┌──
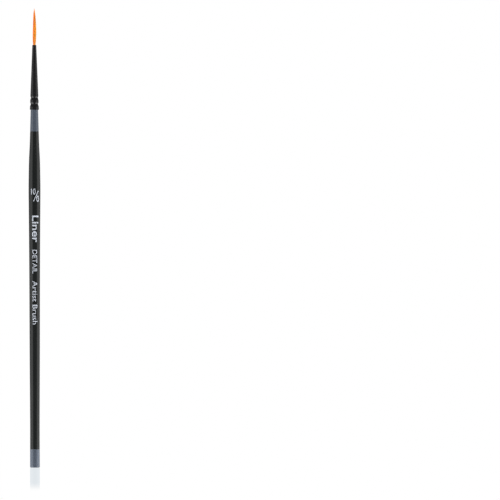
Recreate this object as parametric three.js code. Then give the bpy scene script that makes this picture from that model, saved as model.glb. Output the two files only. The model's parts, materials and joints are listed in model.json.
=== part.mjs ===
// A fine detail brush: a script liner of size 10/0 with a short lacquered handle.
//
// Millimetres, +Z up. The brush stands on its handle: the origin is the centre of the flat
// butt end, and +Z runs along the handle, through the ferrule, to the point of the hair.
//
// From the outside in, the pieces are three lacquer coats on a turned wooden core, a seamless
// ferrule crimped and glued on the core's tenon, and a tuft of hair whose tied root is set in
// resin inside the ferrule. The free hair bends, so it is a chain of short lengths that meet
// at pivots on the axis.

import * as THREE from "three";

// ---- Driving dimensions ----

const HANDLE_TOP = 145.2; // top of the painted neck, hidden in the ferrule's skirt
const FERRULE_END = 144.2; // the ferrule's wide end, over the neck
const FERRULE_LENGTH = 26.1;
const HAIR_LENGTH = 14.7; // free length, from the ferrule's mouth to the point

// The handle's outside, as [height, radius]: butt, slim tail, belly, swell and neck.
const HANDLE_STATIONS = [
  [0, 1.93],
  [9, 1.925],
  [17, 1.915],
  [30, 1.975],
  [50, 2.075],
  [68, 2.12],
  [84, 2.185],
  [100, 2.29],
  [111.5, 2.385],
  [117, 2.335],
  [122.5, 2.235],
  [126, 2.11],
  [129.2, 1.94],
  [135.4, 1.735],
  [HANDLE_TOP, 1.48],
];
const STEPS_PER_STATION = 2;

const NECK_BAND_LOW = 135.4; // where the black coat meets the grey neck
const END_DIP_HIGH = 7.4; // where the black coat meets the grey butt
const COAT = 0.15; // thickness of the lacquer
const END_DIP_PROUD = 0.015; // the butt was dipped last, over the black coat
const BUTT_EDGE = 0.3; // rounding of the butt's rim
const COAT_GAP = 0.02; // clearance between pieces that touch

const MOUTH_RADIUS = 0.8;
const SKIRT_RADIUS = 1.82;
const FERRULE_WALL = 0.25;
const MOUTH_ROUNDING = 0.3;
// A crimp is a V-shaped groove: how far it lies below the mouth, how deep it is, and how far its
// two sides reach, towards the hair and towards the handle.
const CRIMPS = [
  { below: 21.33, depth: 0.215, hairSide: 0.82, handleSide: 1 },
  { below: 23.83, depth: 0.265, hairSide: 0.82, handleSide: 1.15 },
];
const CRIMP_STEPS = 4; // along each side

const TENON_TOP = 157;
const GLUE_LINE = 0.1;
const GLUE_LOW = 145.6;

const RESIN_LOW = 160.3;
const RESIN_HIGH = 168;
const RESIN_FLOOR = 0.97; // resin below the ends of the hair

const ROOT_RADIUS = 0.52;
const WAIST_RADIUS = 0.48; // where the thread draws the root in
const THREAD_RADIUS = 0.075;
const THREAD_TURNS = 3;
const THREAD_PITCH = 0.19;
const THREAD_LOW = 163.36; // middle of the first turn
const THREAD_POCKET = 0.33; // room in the resin above and below the coil

// The free tuft's outside, as [height above the mouth, radius].
const TUFT_STATIONS = [
  [0, 0.52],
  [1.6, 0.595],
  [3.4, 0.64],
  [5.1, 0.665],
  [7, 0.635],
  [9.2, 0.55],
  [11.4, 0.425],
  [12.8, 0.3],
  [14, 0.14],
  [HAIR_LENGTH, 0.015],
];

// The lengths of hair between pivots, from the ferrule outwards.
const HAIR_LENGTHS = [
  "hair_heel",
  "hair_lower_belly",
  "hair_mid_belly",
  "hair_upper_belly",
  "hair_shoulder",
  "hair_point",
];
const FIRST_PIVOT = 0.5; // height of the first pivot above the mouth
const PIVOT_PITCH = 2.2;
const PIVOT_GAP = 0.03; // from a pivot to the tip of each cone that meets there
const PIVOT_CONE = THREE.MathUtils.degToRad(14); // two cones meet, so a pivot has twice this

const TURNED_SIDES = 24;
const HAIR_SIDES = 16;
const THREAD_SIDES = 8;

const MOUTH = FERRULE_END + FERRULE_LENGTH;

// ---- Materials ----

const finish = (color, roughness, metalness = 0) =>
  new THREE.MeshStandardMaterial({ color, roughness, metalness });

const BIRCH = finish(0xd9bf94, 0.7);
const BLACK_LACQUER = finish(0x1b1c1c, 0.3);
const GREY_LACQUER = finish(0x5d6474, 0.32);
const BLACK_METAL = finish(0x202121, 0.28, 0.6);
const GLUE = finish(0xe2d9b8, 0.5);
const RESIN = finish(0xc79a4b, 0.2);
const THREAD = finish(0xe9e4d6, 0.9);
const HAIR = finish(0xf0892d, 0.45);

// ---- Outlines ----

// An outline is a list of [height, radius] from low to high, joined by straight steps. Pieces
// that nest share one outline, so that the clearance between them is the same all along.

const smoothOutline = (stations, steps) =>
  new THREE.SplineCurve(stations.map(([z, r]) => new THREE.Vector2(z, r)))
    .getPoints((stations.length - 1) * steps)
    .map(({ x, y }) => [x, y]);

function radiusAt(outline, height) {
  const next = outline.findIndex(([z]) => z >= height);
  if (next <= 0) return outline[0][1];
  const [z0, r0] = outline[next - 1];
  const [z1, r1] = outline[next];
  return THREE.MathUtils.mapLinear(height, z0, z1, r0, r1);
}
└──
_The request_:
Quote only the stretch of lines that starts the data above and ends with the line containing "const COAT_GAP = 0.02;", both included.

_Problem solution_:
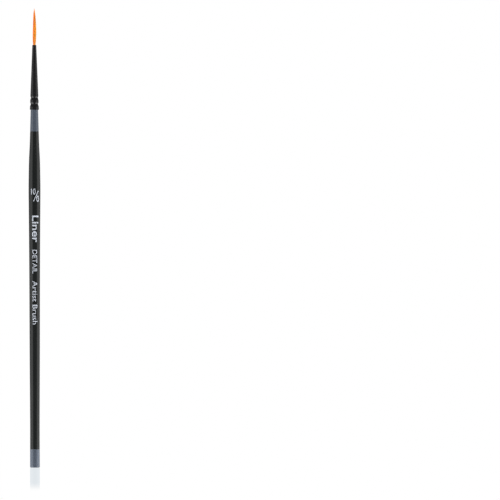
Recreate this object as parametric three.js code. Then give the bpy scene script that makes this picture from that model, saved as model.glb. Output the two files only. The model's parts, materials and joints are listed in model.json.
=== part.mjs ===
// A fine detail brush: a script liner of size 10/0 with a short lacquered handle.
//
// Millimetres, +Z up. The brush stands on its handle: the origin is the centre of the flat
// butt end, and +Z runs along the handle, through the ferrule, to the point of the hair.
//
// From the outside in, the pieces are three lacquer coats on a turned wooden core, a seamless
// ferrule crimped and glued on the core's tenon, and a tuft of hair whose tied root is set in
// resin inside the ferrule. The free hair bends, so it is a chain of short lengths that meet
// at pivots on the axis.

import * as THREE from "three";

// ---- Driving dimensions ----

const HANDLE_TOP = 145.2; // top of the painted neck, hidden in the ferrule's skirt
const FERRULE_END = 144.2; // the ferrule's wide end, over the neck
const FERRULE_LENGTH = 26.1;
const HAIR_LENGTH = 14.7; // free length, from the ferrule's mouth to the point

// The handle's outside, as [height, radius]: butt, slim tail, belly, swell and neck.
const HANDLE_STATIONS = [
  [0, 1.93],
  [9, 1.925],
  [17, 1.915],
  [30, 1.975],
  [50, 2.075],
  [68, 2.12],
  [84, 2.185],
  [100, 2.29],
  [111.5, 2.385],
  [117, 2.335],
  [122.5, 2.235],
  [126, 2.11],
  [129.2, 1.94],
  [135.4, 1.735],
  [HANDLE_TOP, 1.48],
];
const STEPS_PER_STATION = 2;

const NECK_BAND_LOW = 135.4; // where the black coat meets the grey neck
const END_DIP_HIGH = 7.4; // where the black coat meets the grey butt
const COAT = 0.15; // thickness of the lacquer
const END_DIP_PROUD = 0.015; // the butt was dipped last, over the black coat
const BUTT_EDGE = 0.3; // rounding of the butt's rim
const COAT_GAP = 0.02; // clearance between pieces that touch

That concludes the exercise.